Jonas Gardell

N’essuie jamais de larmes sans gants

Éditions Gaïa, 590 pages – 24 Euros

En librairie dès le 09 septembre 2016

nessuiejamais

Cette journée d’août s’en est allée sans un nuage dans le ciel, mais à travers les fenêtres condamnées du service d’isolement l’été ne pénètre pas. L’homme dans le lit est terriblement amaigri et marqué par un sarcome de Kaposi au stade avancé. Il n’a plus que quelques jours à vivre. Depuis quelque temps il a presque cessé de parler. Il reste alité, apathique, mutique. Il lutte. Parfois il pleure. De douleur ou de chagrin, personne ne le sait. Deux femmes accomplissent leurs tâches en silence dans la chambre dépouillée dont les fenêtres ne sont jamais ouvertes, dont la seule sortie est constituée d’un sas ouvrant directement sur la cour. Elles s’affairent autour du corps dans le lit comme des prêtresses officient autour d’un autel. 

 

Rasmus vient d’avoir son bac et quitte la Suède profonde pour la capitale. À Stockholm, il va pouvoir être enfin lui-même. Loin de ceux qui le traitent de sale pédé. Benjamin est Témoin de Jéhovah et vit dans le prosélytisme et les préceptes religieux inculqués par ses parents. Sa conviction vacille le jour où il frappe à la porte d’un homme qui l’accueille chaleureusement, et lui lance : « Tu le sais, au moins, que tu es homosexuel ? ». « C’était comme une guerre en temps de paix »
Les années ont passé, en France comme en Suède, il est grand temps de transmettre la mémoire de ces années où une génération a été décimée. Sid’amour à mort comme l’a si bien résumé Barbara. Jonas Gardell ne joue dans ce magnifique roman d’aucun suspens, tout est là dès le début, la maladie, la mort qui fauche une jeunesse libre de son corps et son montage littéraire propose, comme un tourbillon, de s’approcher au plus près de notre humanité.
Le roman progresse en allers & retours, on avance, on zoome, on recule pour mieux appréhender le contexte et on est accroché à ces héros amoureux de la vie.
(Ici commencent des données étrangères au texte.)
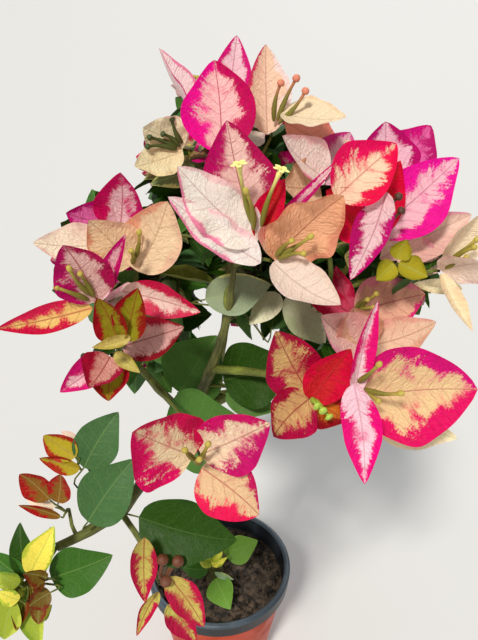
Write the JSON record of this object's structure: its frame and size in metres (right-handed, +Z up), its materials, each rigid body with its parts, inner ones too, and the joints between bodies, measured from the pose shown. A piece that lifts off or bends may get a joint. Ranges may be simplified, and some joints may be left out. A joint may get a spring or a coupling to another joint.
{
  "type": "potted bougainvillea bush",
  "caption": "Bushy flowering shrub with papery two-tone bracts and green leaves on arching stems, growing in a round pot that stands on its flat base",
  "frame": {"origin": "The middle of the pot's flat underside, which stands on the floor or shelf.", "axes": "+Z is up. -Y is the front, where most of the blooms look. +X is to the right of someone who faces the front."},
  "size_m": [0.2184, 0.2648, 0.489],
  "materials": {
    "pot": "terracotta-coloured moulded plastic, satin",
    "rim": "black moulded plastic, half gloss",
    "soil": "crumbly damp potting mix, matt",
    "bark": "young green-brown bark, matt",
    "bract": "papery bracts, cream to magenta, matt",
    "leaf": "green leaves, faint sheen"
  },
  "bodies": {
    "root": {"pot": "pot", "pot_rim": "rim", "soil": "soil", "trunk": "bark", "main_stem": "bark", "cane_base": "bark", "cane_tip": "bark", "left_bough": "bark", "back_bough": "bark", "bloom_top_left": "bract", "bloom_top_behind": "bract", "bloom_top_right": "bract", "bloom_behind_centre": "bract", "bloom_small_cream": "bract", "bloom_centre": "bract", "bloom_centre_right": "bract", "bloom_right_top": "bract", "bloom_right_behind": "bract", "bloom_far_right": "bract", "bloom_right_inner": "bract", "bloom_mid_right": "bract", "bloom_mid_right_low": "bract", "bloom_lower_right": "bract", "bloom_crimson": "bract", "bloom_front": "bract", "bloom_left_upper": "bract", "bloom_left_behind": "bract", "bloom_left_front": "bract", "bloom_left_young": "bract", "bloom_left_red": "bract", "bloom_left_low": "bract", "bloom_hanging": "bract", "shoot_red": "leaf", "shoot_red_upper": "leaf", "shoot_young_right": "leaf", "leaves_centre": "leaf", "leaf_by_stem": "leaf", "leaf_at_fork": "leaf", "leaves_right": "leaf", "leaves_cane": "leaf", "leaves_cane_tip": "leaf", "leaves_top": "leaf", "shoots_basal": "leaf", "inner_top": "leaf", "inner_upper": "leaf", "inner_centre": "leaf", "inner_right": "leaf", "inner_right_low": "leaf", "inner_left": "leaf", "inner_left_upper": "leaf", "inner_left_low": "leaf", "hanging_twig": "bark", "right_bough": "bark", "right_back_bough": "bark", "right_top_twig": "bark", "far_right_twig": "bark", "top_bough": "bark", "back_top_bough": "bark", "back_right_bough": "bark", "back_left_bough": "bark"}
  },
  "joints": []
}
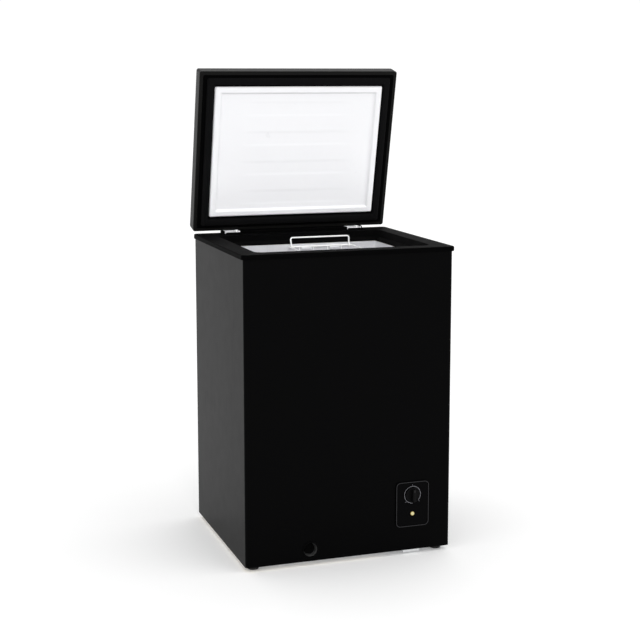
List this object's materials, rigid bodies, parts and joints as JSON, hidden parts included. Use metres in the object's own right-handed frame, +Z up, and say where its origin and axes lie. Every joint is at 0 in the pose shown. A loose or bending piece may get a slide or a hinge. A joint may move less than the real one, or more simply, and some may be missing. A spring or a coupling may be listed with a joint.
{
  "type": "chest freezer",
  "caption": "Small black chest freezer on low feet, top lid standing open, white inner lid panel, metal-lined tub with a hanging wire basket, front dial panel and drain cap.",
  "frame": {"origin": "on the floor, under the middle of the whole object's box at rest, with the lid open", "axes": "+Z up, -Y out of the front with the control panel, +X to the right as seen from the front"},
  "size_m": [0.556, 0.5478, 1.2326],
  "materials": {
    "black_steel": "satin",
    "black_plastic": "satin",
    "zinc": "satin",
    "galvanised": "matte",
    "liner_aluminium": "satin",
    "foam": "matte",
    "white_plastic": "gloss",
    "black_rubber": "matte",
    "white_wire": "gloss",
    "copper": "satin",
    "amber_lens": "gloss"
  },
  "bodies": {
    "cabinet": {"cabinet_wrap": "black_steel", "rear_panel": "black_steel", "base_panel": "galvanised", "foam_body": "foam", "inner_liner": "liner_aluminium", "top_collar": "black_plastic", "breaker_frame": "black_plastic", "hinge_rail_cover": "black_plastic", "hinge_cap_left": "black_plastic", "hinge_cap_right": "black_plastic", "hinge_bracket_left": "zinc", "hinge_bracket_right": "zinc", "hinge_pin_left": "zinc", "hinge_pin_right": "zinc", "hinge_spring_left": "zinc", "hinge_spring_right": "zinc", "control_bezel": "black_plastic", "indicator_lens": "amber_lens", "lamp_holder": "white_plastic", "thermostat_body": "galvanised", "drain_escutcheon": "black_plastic", "drain_tube": "white_plastic", "bay_partition": "galvanised", "compressor_base_plate": "galvanised", "compressor": "black_steel", "compressor_mount_1": "black_rubber", "compressor_mount_2": "black_rubber", "compressor_mount_3": "black_rubber", "compressor_mount_4": "black_rubber", "relay_box": "black_plastic", "filter_drier": "copper", "discharge_tube": "copper", "suction_tube": "copper", "rear_vent_cover": "black_plastic", "cord_gland": "black_rubber", "foot_1": "black_plastic", "foot_2": "black_plastic", "foot_3": "black_plastic", "foot_4": "black_plastic", "basket_clip_1": "white_plastic", "basket_clip_2": "white_plastic", "basket_clip_3": "white_plastic", "basket_clip_4": "white_plastic"},
    "lid": {"lid_shell": "black_steel", "lid_liner": "white_plastic", "lid_foam": "foam", "lid_gasket": "black_rubber", "hinge_arm_left": "zinc", "hinge_arm_right": "zinc"},
    "thermostat_knob": {"control_knob": "black_plastic"},
    "drain_cap": {"drain_cap": "black_plastic"},
    "drain_plug": {"drain_plug": "black_rubber"},
    "basket": {"basket_frame": "white_wire"},
    "basket_handle_rear": {"basket_handle_rear": "white_wire"},
    "basket_handle_front": {"basket_handle_front": "white_wire"}
  },
  "joints": [
    {"name": "lid_hinge", "type": "hinge", "parent": "cabinet", "child": "lid", "pos_m": [0, 0.20607, 0.768], "axis": [-1, 0, 0], "range_deg": [-77, 0], "stiffness_Nm_per_rad": 11},
    {"name": "thermostat_turn", "type": "hinge", "parent": "cabinet", "child": "thermostat_knob", "pos_m": [0.1684, -0.25893, 0.1575], "axis": [0, -1, 0], "range_deg": [-135, 135]},
    {"name": "drain_cap_pull", "type": "slide", "parent": "cabinet", "child": "drain_cap", "axis": [0, -1, 0], "range_m": [0, 0.03]},
    {"name": "drain_plug_lift", "type": "slide", "parent": "cabinet", "child": "drain_plug", "axis": [0, 0, 1], "range_m": [0, 0.05]},
    {"name": "basket_lift", "type": "slide", "parent": "cabinet", "child": "basket", "axis": [0, 0, 1], "range_m": [0, 0.3]},
    {"name": "rear_handle_fold", "type": "hinge", "parent": "basket", "child": "basket_handle_rear", "pos_m": [0.047, 0.11107, 0.758], "axis": [1, 0, 0], "range_deg": [0, 177]},
    {"name": "front_handle_fold", "type": "hinge", "parent": "basket", "child": "basket_handle_front", "pos_m": [0.047, -0.18493, 0.758], "axis": [1, 0, 0], "range_deg": [0, 177]}
  ]
}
L’expérience de la lecture de ce roman fait penser au plaisir de suivre une série où petit à petit les personnages nous sont dévoilés, évoluent, on les perd, on les retrouve, certains disparaissent et le fleuve de leur vie se nourrit pour nous abreuver d’une joie de vivre, malgré tout. Le vœux d’honnêteté et d’hommage de Jonas Gardell à tous ces disparus qui furent avant tout fiers de leur liberté est extrêmement touchant à lire. Du romanesque pur.